You may know Rosy Tydeman as the lovely owner of The Glorious Art House. Chances are you’ve sat upstairs, sipping on your Artisan Chai, and admiring the colourful art work around you. Those beautiful felt clocks and people? They’re all the handiwork of Rosy herself, as La Vie En Rose Makery.
Rosy was born in Wales. “My dad was an English lecturer and he used to put on plays, so there’s a lot of theatre in my background. Mum was very, very artistic. She drew a lot. What’s precious to me now is her doodles, the little drawings she did while on the phone. She was a feminist, but her priority was to be a mum and housewife, so her creativity seeped out there – making dolls’ outfits and clothes for us as kids. Her mum sewed, she sewed, and then she taught me to sew, so I’ve always made stuff. That led to me sewing my own clothes, and then into shoe-making.”
From shoe-making to glove-making to Steiner teaching, Rosy has rich experience in all things hands-on and heartfelt. And where does she draw her inspiration from for her felt pieces? “Birds is a big one,” Rosy said. “I had a whole lot of time drawing women letting birds go, or birds flying around. I did a series when Gloria [Rosy’s daughter and the lady behind Au Cacao] was a baby. I was very interested in the woman – the mother – and the constraints of looking after someone. I suppose it’s connected to my own mum; your life can contract, so the woman releasing the bird was that release. That bubbling up of being alive, and sometimes I get overwhelmed by that feeling. You have to celebrate motherhood and the strength of being a mother, so I drew these big women with birds flying around them. The birds are from those days, the freedom of spirit. Also people and love – because love makes the world go round.”

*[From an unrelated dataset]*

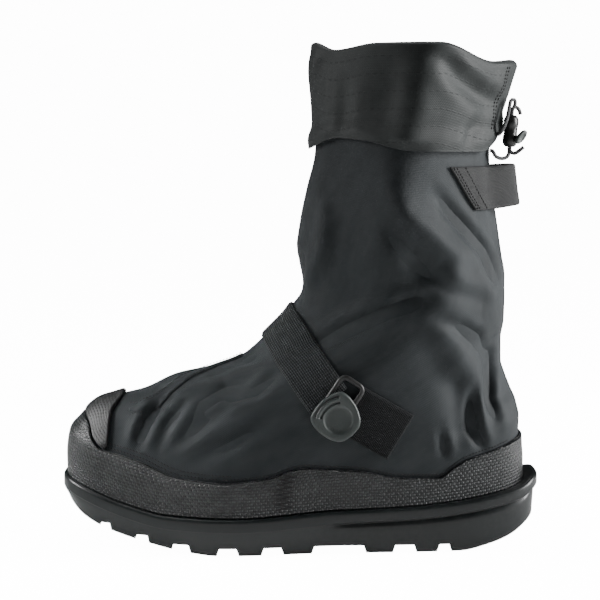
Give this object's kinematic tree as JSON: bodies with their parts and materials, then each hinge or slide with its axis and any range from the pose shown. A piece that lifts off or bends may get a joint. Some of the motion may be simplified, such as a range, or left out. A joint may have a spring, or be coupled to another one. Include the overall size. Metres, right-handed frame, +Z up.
{
  "type": "winter overshoe",
  "caption": "Pull-on winter overshoe with a lugged rubber sole, moulded rand and toe cap, buckled instep strap, rear closure strap and turned-down drawcord cuff.",
  "frame": {"origin": "on the floor, at the middle of the overshoe's bounding box", "axes": "+Z up, the toe towards -X and the heel towards +X, the outer side of the foot with its buckle towards -Y"},
  "size_m": [0.325, 0.1243, 0.3389],
  "materials": {
    "rubber": "matt black moulded rubber",
    "nylon": "black coated nylon with a fine weave",
    "ripstop": "black ripstop cloth",
    "webbing": "black woven webbing",
    "lining": "dark felted footbed",
    "grey_plastic": "mid-grey moulded plastic",
    "black_plastic": "black moulded plastic",
    "cord": "braided elastic cord"
  },
  "bodies": {
    "root": {"outsole": "rubber", "insole": "lining", "upper": "nylon", "rand": "rubber", "toe_cap": "rubber", "vamp_seam": "nylon", "cuff": "ripstop", "instep_strap": "webbing", "buckle_tab": "webbing", "buckle_frame": "black_plastic", "buckle_lever": "grey_plastic", "closure_strap": "webbing", "drawcord_upper": "cord", "drawcord_lower": "cord", "cord_end_high": "cord", "cord_end_low": "cord", "cord_lock": "black_plastic", "cord_lock_button": "grey_plastic"}
  },
  "joints": []
}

And what of her clocks? “I like the faces and the symmetry, and the eternal round-and-round with no end. They’re totally incongruous – they shouldn’t be made out of felt. There’s something a bit rebellious about them, making it fun because time can be limiting, but if you have a squidgy clock, then it makes fun of that – and they’re not accurate, y’know? It’s all play. With the Grandmother Clock, it was very important that you could hug and squeeze her. It messes with your senses and reality a little. And I think it’s magic because right after I made it, I found out I was becoming a grandma!”
Be sure to keep an eye on this little spot on Fore Street, and if you haven’t already, pop in to see Rosy’s work – not to mention the rotating shows on the top floor gallery! “There’s so many creatives here already,” Rosy said, “and that’s my biggest treat. They have their meetings here, ideas here – that buzz of people and café society. It makes me so happy! It was totally what I wanted it to be. We don’t have to do anything – it’s just happening, and that’s fantastic. I want it to go on like that, people to use it and keep it moving.”